Jalan bagi tenun Sikka nan eksotis dan sarat filosofis untuk menembus pasar global baru dimulai dan masih panjang terbentang. Namun, semangat para mama ini tak akan pernah padam. Foto: Dodi A.

Asa Para Mama

Kehadiran pendampingan dan pelatihan yang disediakan oleh SMV Kemenkeu ini ibarat buah manis yang mereka petik dari buah kegigihan para penduduk di sini. “Kami sangat bersyukur dengan yayasan yang mau memperhatikan kami ini. Apalagi sebagian besar kami ini adalah pengungsi,” ungkap Mama Ave, Pembina Kelompok Penenun Desa Hewuli. Warga desa ini mayoritas adalah pengungsi letusan Gunung Rokatenda di Pulau Palue yang meletus beberapa tahun lalu. Mereka akhirnya harus hidup di padang gersang yang dijadikan rumah baru bagi mereka.

Tanah yang tandus tidak memungkinkan bagi mereka untuk menggarapnya menjadi ladang. Para bapa memutuskan menjadi nelayan yang sepenuhnya bergantung pada cuaca dan hasil tangkapan yang tidak menentu. Sementara itu, para mama menenun untuk menambah sedikit pemasukan. Sebelumnya mereka menenun sendiri di rumah masing-masing. Sejak dibentuk kelompok, mereka menjadi semakin aktif berbagi informasi dan pengetahuan. Produksi pun lebih meningkat. Mereka pun bisa menjual karya tenunnya dengan harga yang lebih pantas. Bahkan, sejak adanya pendampingan dan pelatihan, beberapa calon anggota menyatakan ketertarikannya untuk menjadi bagian komunitas yang beranggotakan 20-an orang itu.
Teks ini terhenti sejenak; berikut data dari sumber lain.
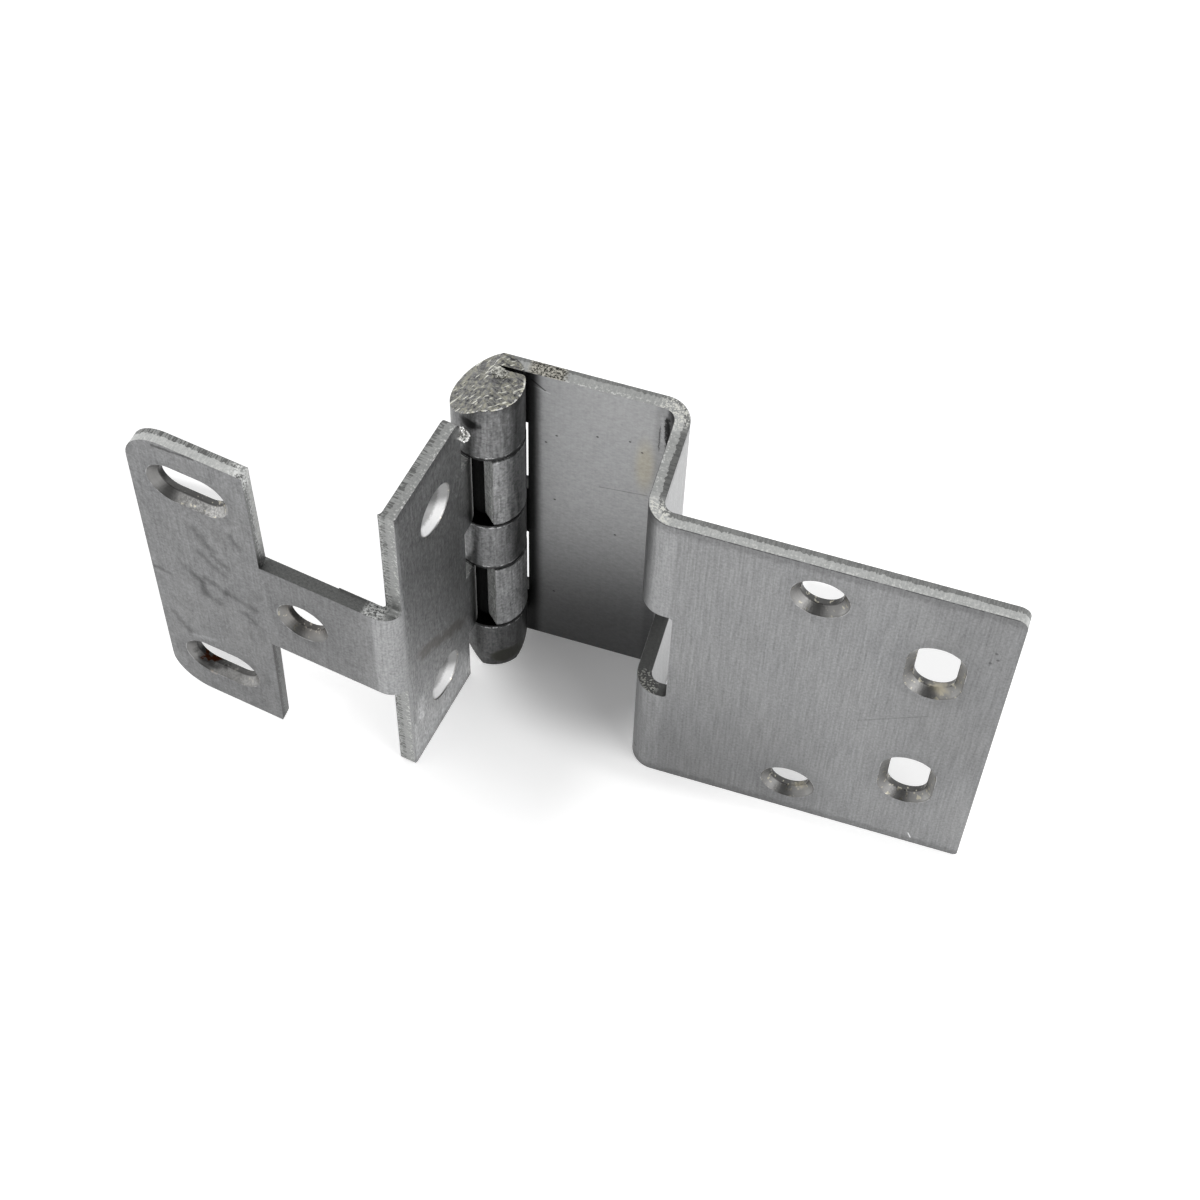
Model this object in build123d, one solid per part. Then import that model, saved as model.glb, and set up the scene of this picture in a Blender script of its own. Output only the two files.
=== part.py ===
from build123d import *
import os
from math import asin, atan2, cos, degrees, radians, sin, sqrt, tan

os.makedirs("parts", exist_ok=True)

# Institutional hinge, in mm. Z runs up along the pin and the origin is on its axis, at the foot of the barrel.
# The door leaf's two long plates lie along X, and the step between them runs towards -Y.
# The frame leaf is built closed, over the door leaf's back plate, and then swung open about Z.

# Both leaves
height = 69.85  # 2-3/4 in
sheet = 2.28  # 13 gauge
swing = -98.8  # the frame leaf's angle from closed

# Barrel
pin_r = 3.175
running_gap = 0.05  # around the pin in the frame leaf's knuckles
knuckle_gap = 0.3  # between neighbours along the pin
end_knuckle = 12.1  # knuckles 1 and 5
middle_knuckle = 11.85  # knuckle 3
top_bevel_start, top_bevel_slope = 0.7, 0.8  # where the slope starts in X, and its fall for each mm beyond
foot_bevel_start, foot_bevel_slope = -0.2, 1.6

# Door leaf
curl_gap = 0.6  # between the curl's end and the back plate
curl_lip_r = 0.8  # on the outside of the curl's end
curl_corner_start, curl_corner_slope = -2.75, 1.04  # the end's cut foot: its start in Y, and its rise for each mm
notch_edge = 5.0  # the back plate's edge beside knuckles 2 and 4
step_face = 29.4  # the step's right face, where it would meet the back plate's rear face
step_lean = 1.3  # degrees that the step leans from square
back_bend_r = 2.0  # inside radius where the back plate turns into the step
front_bend_r = 1.8  # inside radius where the step turns into the screw plate
screw_front = 15.68  # the screw plate's front face, in front of the pin
screw_end = 81.85
screw_top_corner_r = 1.8
screw_foot_corner_r = 0.8

# Window
window_tall = 22.9
window_gap = 0.77  # around the neck when the hinge is closed
window_past_step = 3.7  # its right edge in the screw plate
window_corner_r = 0.8

# Screw holes
hole_r = 3.1  # through the sheet
sink_r = 4.3  # where a countersink meets the face
sink_angle = 82
slot_travel = 4.8  # between the centres of a slot's two ends
round_x = 53.6
round_spacing = 53.98
slot_inset = 10.5  # from the screw plate's end
slot_spacing = 31.8

# Frame leaf, closed
wing_offset = 0.17  # the wing's near face, in front of the pin's axis
swage_r = 4.0  # the reverse bend between a knuckle and the wing, at the middle of the sheet
curl_inner_end, curl_outer_end = 13.8, 33.3  # degrees where the curl's slanted end starts and finishes
wing_notch_edge = 8.1  # the wing's edge beside knuckles 1, 3 and 5
wing_end_gap = 0.2  # between the wing's cut end and the step when the hinge is closed
wing_corner_r = 1.6  # beside knuckle 1
wing_foot_r = 0.7
wing_hole_x = 16.1
wing_hole_r = 2.45  # countersunk through nearly the whole sheet
wing_hole_spacing = 46.5
neck_past_step = 0.1  # front of the neck and head; the neck lies in the step's window when closed
neck_bend_r = 1.0
neck_corner_r = 0.9  # in the corners between the wing's cut end and the neck
neck_hole_y = -16.3
head_start = -22.65
head_end = -42.7
head_lean = 1.0  # degrees that the head's inner edges lean away from the neck
head_slant = 5  # degrees that those cut edges lean in towards the back
head_low, head_high = 0.2, 68.0
head_corner_r = 6.4
head_slot_y = -33.05
head_slot_low, head_slot_high = head_low + 10.1, head_high - 9.4

slot_x = screw_end - slot_inset
window_right = step_face + window_past_step
window_back = window_gap - wing_offset
neck_tall = window_tall - 2 * window_gap
neck_face = step_face + neck_past_step
wing_end = neck_face - sheet - wing_end_gap
middle = height / 2
far = 100  # longer than the hinge, for cutters that run out past it
low = (Align.CENTER, Align.CENTER, Align.MIN)

# The two spaces between the door leaf's knuckles, which the frame leaf's two fill
lower_room = (end_knuckle, middle - middle_knuckle / 2)
upper_room = (middle + middle_knuckle / 2, height - end_knuckle)


def polar(centre, radius, angle):
    return (centre[0] + radius * cos(radians(angle)), centre[1] + radius * sin(radians(angle)))


def bend(centre, inner, start, end, outer_start=None, outer_end=None):
    """A bend of the sheet in plan, from one angle to the other; slanted where its outside stops elsewhere."""
    outer_start = start if outer_start is None else outer_start
    outer_end = end if outer_end is None else outer_end
    outer = inner + sheet
    return make_face([
        CenterArc(centre, inner, start, end - start),
        Line(polar(centre, inner, end), polar(centre, outer, outer_end)),
        CenterArc(centre, outer, outer_start, outer_end - outer_start),
        Line(polar(centre, outer, outer_start), polar(centre, inner, start)),
    ])


def flat(*corners):
    return make_face(Polyline(*corners, close=True))


def block(x, y, z):
    """A box between two values each way."""
    size = [b - a for a, b in (x, y, z)]
    return Pos(*[(a + b) / 2 for a, b in (x, y, z)]) * Box(*size)


def rounded(solid, along, place, radius):
    """The edge nearest to a place, of those that run along an axis, rounded off."""
    return fillet(solid.edges().filter_by(along).sort_by_distance(place)[0], radius)


def screw_hole(travel=0, hole=hole_r):
    """Countersunk hole with its mouth at z = 0, going down; a slot runs along X."""
    rise = 1.0
    slope = tan(radians(sink_angle / 2))
    depth = (sink_r - hole) / slope
    flare = sink_r + rise * slope
    ends = [-travel / 2, travel / 2] if travel else [0]
    cutter = None
    for x in ends:
        drill = Pos(x, 0, -sheet - rise) * Cylinder(hole, sheet + 2 * rise, align=low)
        sink = Pos(x, 0, -depth) * Cone(hole, flare, depth + rise, align=low)
        cutter = drill + sink if cutter is None else cutter + drill + sink
    if travel:
        section = flat((-hole, -sheet - rise), (hole, -sheet - rise), (hole, -depth), (flare, rise),
                       (-flare, rise), (-hole, -depth))
        cutter += extrude(Plane.YZ * section, travel / 2, both=True)
    return cutter


def turned(cutter, x, y, z, face):
    """A cutter with its mouth moved to a face that looks towards -Y, +Y or +X."""
    turns = {"-Y": Rot(90, 0, 0), "+Y": Rot(-90, 0, 0), "+X": Rot(0, 0, 90) * Rot(90, 0, 0)}
    return Pos(x, y, z) * turns[face] * cutter


def barrel_bevels():
    """The two slopes ground on the barrel's left side, at the top and at the foot."""
    fall = top_bevel_slope * far
    top = flat((top_bevel_start, height), (top_bevel_start, height + fall), (top_bevel_start - far, height + fall),
               (top_bevel_start - far, height - fall))
    rise = foot_bevel_slope * far
    foot = flat((foot_bevel_start, 0), (foot_bevel_start, -rise), (foot_bevel_start - far, -rise),
                (foot_bevel_start - far, rise))
    return [extrude(Plane.XZ * face, far, both=True) for face in (top, foot)]


def door_profile():
    """The door leaf in plan: curl, back plate, step and screw plate."""
    rear = pin_r + sheet
    curl_end = pin_r - curl_gap
    curl = bend((0, 0), pin_r, 90, 360 + degrees(asin(curl_end / pin_r)),
                outer_end=360 + degrees(asin(curl_end / rear)))
    lip = curl.vertices().sort_by_distance((sqrt(rear ** 2 - curl_end ** 2), curl_end, 0))[0]
    curl = fillet(lip, curl_lip_r)
    across = (cos(radians(step_lean)), sin(radians(step_lean)))
    face = step_face * across[0] + rear * across[1]

    def on_step(y, distance):
        return ((distance - y * across[1]) / across[0], y)

    one = on_step(pin_r - back_bend_r, face - sheet - back_bend_r)
    two = on_step(sheet - screw_front + front_bend_r, face + front_bend_r)
    profile = curl + flat((0, pin_r), (one[0], pin_r), (one[0], rear), (0, rear))
    profile += bend(one, back_bend_r, step_lean, 90)
    profile += flat(polar(one, back_bend_r, step_lean), polar(one, back_bend_r + sheet, step_lean),
                    polar(two, -front_bend_r, step_lean), polar(two, -front_bend_r - sheet, step_lean))
    profile += bend(two, front_bend_r, 180 + step_lean, 270)
    profile += flat((two[0], -screw_front), (screw_end, -screw_front), (screw_end, sheet - screw_front),
                    (two[0], sheet - screw_front))
    return profile


def window():
    """The cut that goes through the step and round the front bend."""
    z = (middle - window_tall / 2, middle + window_tall / 2)
    through_step = block((step_face - sheet - 3, window_right - 2), (-screw_front - 3, window_back), z)
    through_step = fillet(through_step.edges().filter_by(Axis.X).group_by(Axis.Y)[-1], window_corner_r)
    through_plate = block((step_face - sheet - 3, window_right), (-screw_front - 3, sheet - screw_front + 0.5), z)
    through_plate = fillet(through_plate.edges().filter_by(Axis.Y).group_by(Axis.X)[-1], window_corner_r)
    return [through_step, through_plate]


def curl_corner():
    """The corner cut from the sheet where the lowest knuckle's curl ends."""
    y = pin_r - curl_gap / 2
    rise = curl_corner_slope * (y - curl_corner_start)
    corner = flat((curl_corner_start, 0), (y, rise), (y, -1), (curl_corner_start, -1))
    return extrude(Plane.YZ * corner, step_face / 2)


def door_leaf():
    leaf = extrude(door_profile(), height)
    for room in (lower_room, upper_room):
        leaf -= block((-far, notch_edge), (-far, far), room)
        leaf -= block((-far, step_face / 2), (-far, pin_r - curl_gap / 2), room)
    for cutter in window() + barrel_bevels() + [curl_corner()]:
        leaf -= cutter
    leaf = rounded(leaf, Axis.Y, (screw_end, -screw_front, height), screw_top_corner_r)
    leaf = rounded(leaf, Axis.Y, (screw_end, -screw_front, 0), screw_foot_corner_r)
    for side in (-1, 1):
        leaf -= turned(screw_hole(), round_x, -screw_front, middle + side * round_spacing / 2, "-Y")
        slot = Rot(0, 0, 90) * screw_hole(slot_travel)
        leaf -= turned(slot, slot_x, -screw_front, middle + side * slot_spacing / 2, "-Y")
    return leaf


def frame_profile():
    """The closed frame leaf in plan: curl, reverse bend, wing, neck and head."""
    bore = pin_r + running_gap
    line = wing_offset + sheet / 2
    ring = bore + sheet / 2
    swage_x = sqrt((ring + swage_r) ** 2 - (line + swage_r) ** 2)
    swage_y = -line - swage_r
    join = degrees(atan2(swage_y, swage_x))
    curl = bend((0, 0), bore, curl_inner_end, 360 + join, outer_start=curl_outer_end)
    swage = bend((swage_x, swage_y), swage_r - sheet / 2, 90, 180 + join)
    near, rear = -wing_offset, -wing_offset - sheet
    corner = (neck_face - sheet - neck_bend_r, rear - neck_bend_r)
    profile = curl + swage + flat((swage_x, near), (corner[0], near), (corner[0], rear), (swage_x, rear))
    profile += bend(corner, neck_bend_r, 0, 90)
    profile += flat((neck_face - sheet, corner[1]), (neck_face, corner[1]), (neck_face, head_end),
                    (neck_face - sheet, head_end))
    return profile


def frame_cutters():
    """All that is cut away from the frame leaf's sheet."""
    beside_knuckles = [(-far, lower_room[0] + knuckle_gap), (lower_room[1] - knuckle_gap, upper_room[0] + knuckle_gap),
                       (upper_room[1] - knuckle_gap, height + far)]
    cutters = [block((-far, wing_notch_edge), (-far, far), z) for z in beside_knuckles]
    for side in (1, -1):
        edge = middle + side * neck_tall / 2
        outside = sorted((edge, side * far))
        beyond_wing = block((wing_end, far), (head_start / 2, far), outside)
        corner = beyond_wing.edges().filter_by(Axis.Y).sort_by_distance((wing_end, 0, edge))[0]
        cutters.append(fillet(corner, neck_corner_r))
        lean = tan(radians(head_lean)) * far
        beside_head = flat((0, edge), (-lean, edge + side * far), (far, edge + side * far), (far, edge))
        beside_head = extrude(Plane.YZ * beside_head, far / 2, both=True)
        beside_head &= block((wing_end - neck_face, far), (-far, -head_start / 2 + 1), (-2 * far, 2 * far))
        cutters.append(Pos(neck_face, head_start, 0) * Rot(0, 0, head_slant) * beside_head)
    cutters.append(block((-far, far), (-far, head_start), (head_high, height + far)))
    cutters.append(block((-far, far), (-far, head_start), (-far, head_low)))
    return cutters


def frame_leaf():
    leaf = extrude(frame_profile(), height)
    for cutter in frame_cutters():
        leaf -= cutter
    leaf = fillet(leaf.edges().filter_by(Axis.X).group_by(Axis.Y)[0], head_corner_r)
    leaf = rounded(leaf, Axis.Y, (wing_notch_edge, -wing_offset, height), wing_corner_r)
    leaf = rounded(leaf, Axis.Y, (wing_end, -wing_offset, 0), wing_foot_r)
    for side in (-1, 1):
        z = middle + side * wing_hole_spacing / 2
        leaf -= turned(screw_hole(hole=wing_hole_r), wing_hole_x, -wing_offset, z, "+Y")
    leaf -= turned(screw_hole(), neck_face, neck_hole_y, middle, "+X")
    for z in (head_slot_low, head_slot_high):
        leaf -= turned(screw_hole(slot_travel), neck_face, head_slot_y, z, "+X")
    return Rot(0, 0, swing) * leaf


def hinge_pin():
    pin = Cylinder(pin_r, height, align=low)
    for cutter in barrel_bevels():
        pin -= cutter
    return pin


pieces = {"door_leaf": door_leaf(), "frame_leaf": frame_leaf(), "hinge_pin": hinge_pin()}
for name, piece in pieces.items():
    solids = piece.solids()
    print(name, len(solids), "solid", round(piece.volume, 1), piece.bounding_box())
    export_step(solids[0] if len(solids) == 1 else piece, f"parts/{name}.step")
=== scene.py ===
from math import cos, radians, sin, tan

import bmesh
import bpy
from mathutils import Matrix, Quaternion, Vector, noise


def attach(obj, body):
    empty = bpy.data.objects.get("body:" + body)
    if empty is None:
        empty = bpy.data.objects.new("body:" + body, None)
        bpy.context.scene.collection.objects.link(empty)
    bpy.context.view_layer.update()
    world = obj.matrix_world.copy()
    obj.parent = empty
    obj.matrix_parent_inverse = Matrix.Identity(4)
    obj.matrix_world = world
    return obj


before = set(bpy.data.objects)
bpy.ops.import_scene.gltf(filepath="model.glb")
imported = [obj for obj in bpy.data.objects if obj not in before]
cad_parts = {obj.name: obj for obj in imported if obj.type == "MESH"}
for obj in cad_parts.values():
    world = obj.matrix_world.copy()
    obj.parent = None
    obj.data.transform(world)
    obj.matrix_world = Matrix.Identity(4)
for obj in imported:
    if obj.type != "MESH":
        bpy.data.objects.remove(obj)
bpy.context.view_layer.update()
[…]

Jalan bagi tenun Sikka nan eksotis dan sarat filosofis untuk menembus pasar global baru dimulai dan masih panjang terbentang. Namun, semangat para mama ini tak akan pernah padam. Mama Ave sebagai sosok yang dituakan di kelompok membagi asanya bagi rekan-rekannya sesama mama-mama penenun. “Lebih ulet lagi untuk lebih berusaha mencari informasi untuk mengembangkan kelompok ini. Dan kami sangat bersyukur untuk semua yang telah membantu, semoga terus berlanjut, tidak hanya untuk tenunnya tapi juga potensi lainnya,” tutup Mama Ave.